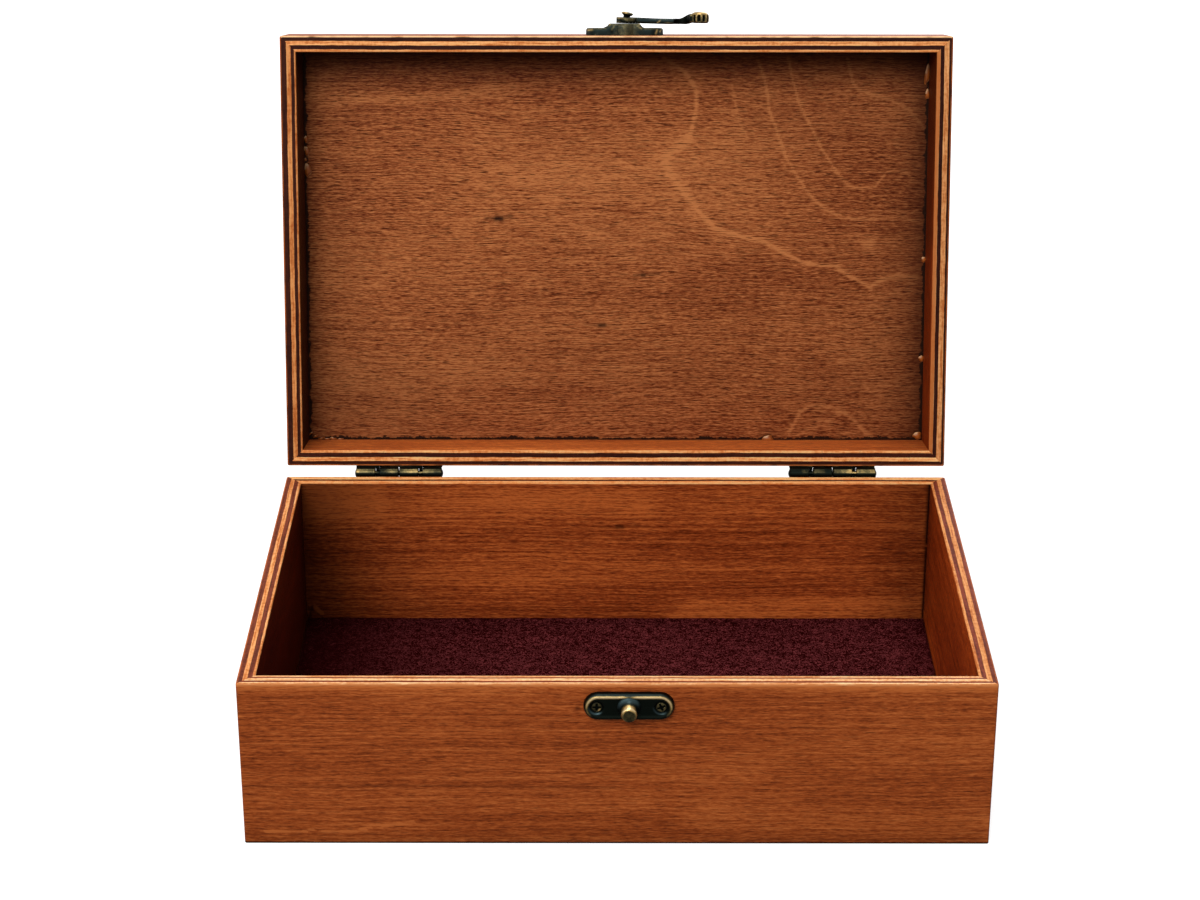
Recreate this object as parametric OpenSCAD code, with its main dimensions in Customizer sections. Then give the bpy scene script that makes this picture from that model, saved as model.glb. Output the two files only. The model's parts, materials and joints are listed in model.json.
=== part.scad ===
// Hinged keepsake box of five-ply, with a felt floor, two stop hinges and a swing latch.
// X runs to the right, Y to the back and Z up. The origin is the middle of the box's underside.
// The lid is drawn where it rests when open, against the stops of its hinges.

/* [Box body] */
// Width of the box and its lid, left to right
body_w = 250; // [160:1:340]
// Depth of the box and its lid, front to back
body_d = 162; // [100:1:240]
// Height of the box body without the lid
body_h = 61; // [35:1:120]
// Thickness of the box's and lid's side boards
wall_t = 6; // [5:0.1:9]
// Thickness of the bottom and top panels
panel_t = 3; // [2:0.1:5]
// How far a panel reaches under the side boards
rabbet_w = 3; // [1.5:0.1:3.5]
// Gap between a panel and its rabbet, on each side
panel_fit = 0.05; // [0:0.01:0.3]
// Thickness of the felt on the floor
felt_t = 1.2; // [0.8:0.1:3]
// Gap between the felt and the side boards
felt_gap = 0.3; // [0.2:0.1:2]

/* [Lid] */
// Height of the lid
lid_h = 27; // [22:1:60]
// Seam between the box's rim and the closed lid
seam = 0.3; // [0.2:0.05:1]
// Angle at which the hinge stops hold the lid open
lid_open = 104.3; // [92:0.1:125]

/* [Hinges] */
// Distance from each end of the box to the middle of its hinge
hinge_inset = 42.5; // [26:0.5:55]
// Length of a hinge along its pin
hinge_len = 32.5; // [26:0.5:45]
// Distance of the hinge axis behind the box's back face
hinge_out = 2.8; // [2.7:0.1:4]
// Outside diameter of the knuckles
knuckle_d = 4.6; // [4:0.1:5]
// Chamfer on the ends of each knuckle
knuckle_chamfer = 0.25; // [0.1:0.05:0.5]
// Thickness of the hinge leaves
leaf_t = 1; // [0.8:0.05:1.4]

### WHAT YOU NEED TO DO
Copy the material above back out, exactly as written.

### REPLY TO THE EXERCISE
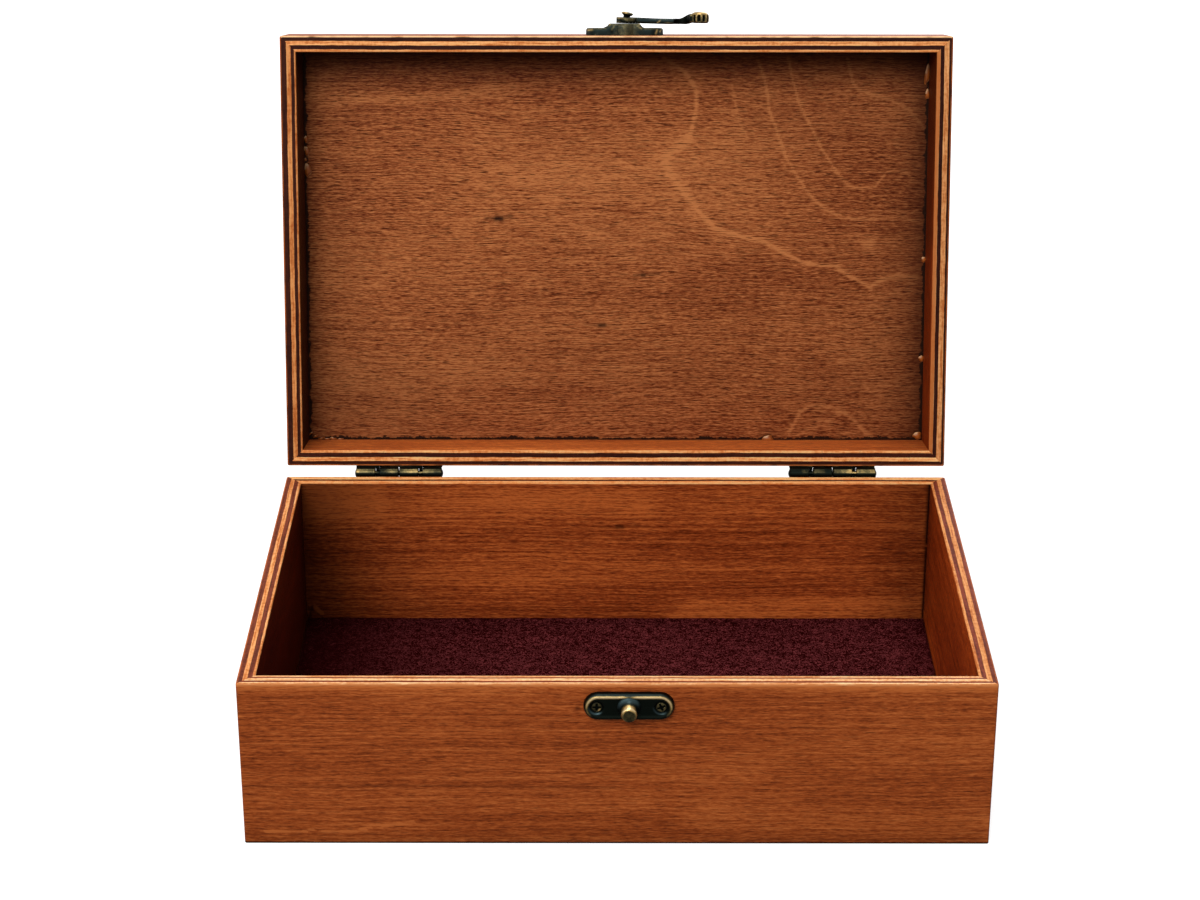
Recreate this object as parametric OpenSCAD code, with its main dimensions in Customizer sections. Then give the bpy scene script that makes this picture from that model, saved as model.glb. Output the two files only. The model's parts, materials and joints are listed in model.json.
=== part.scad ===
// Hinged keepsake box of five-ply, with a felt floor, two stop hinges and a swing latch.
// X runs to the right, Y to the back and Z up. The origin is the middle of the box's underside.
// The lid is drawn where it rests when open, against the stops of its hinges.

/* [Box body] */
// Width of the box and its lid, left to right
body_w = 250; // [160:1:340]
// Depth of the box and its lid, front to back
body_d = 162; // [100:1:240]
// Height of the box body without the lid
body_h = 61; // [35:1:120]
// Thickness of the box's and lid's side boards
wall_t = 6; // [5:0.1:9]
// Thickness of the bottom and top panels
panel_t = 3; // [2:0.1:5]
// How far a panel reaches under the side boards
rabbet_w = 3; // [1.5:0.1:3.5]
// Gap between a panel and its rabbet, on each side
panel_fit = 0.05; // [0:0.01:0.3]
// Thickness of the felt on the floor
felt_t = 1.2; // [0.8:0.1:3]
// Gap between the felt and the side boards
felt_gap = 0.3; // [0.2:0.1:2]

/* [Lid] */
// Height of the lid
lid_h = 27; // [22:1:60]
// Seam between the box's rim and the closed lid
seam = 0.3; // [0.2:0.05:1]
// Angle at which the hinge stops hold the lid open
lid_open = 104.3; // [92:0.1:125]

/* [Hinges] */
// Distance from each end of the box to the middle of its hinge
hinge_inset = 42.5; // [26:0.5:55]
// Length of a hinge along its pin
hinge_len = 32.5; // [26:0.5:45]
// Distance of the hinge axis behind the box's back face
hinge_out = 2.8; // [2.7:0.1:4]
// Outside diameter of the knuckles
knuckle_d = 4.6; // [4:0.1:5]
// Chamfer on the ends of each knuckle
knuckle_chamfer = 0.25; // [0.1:0.05:0.5]
// Thickness of the hinge leaves
leaf_t = 1; // [0.8:0.05:1.4]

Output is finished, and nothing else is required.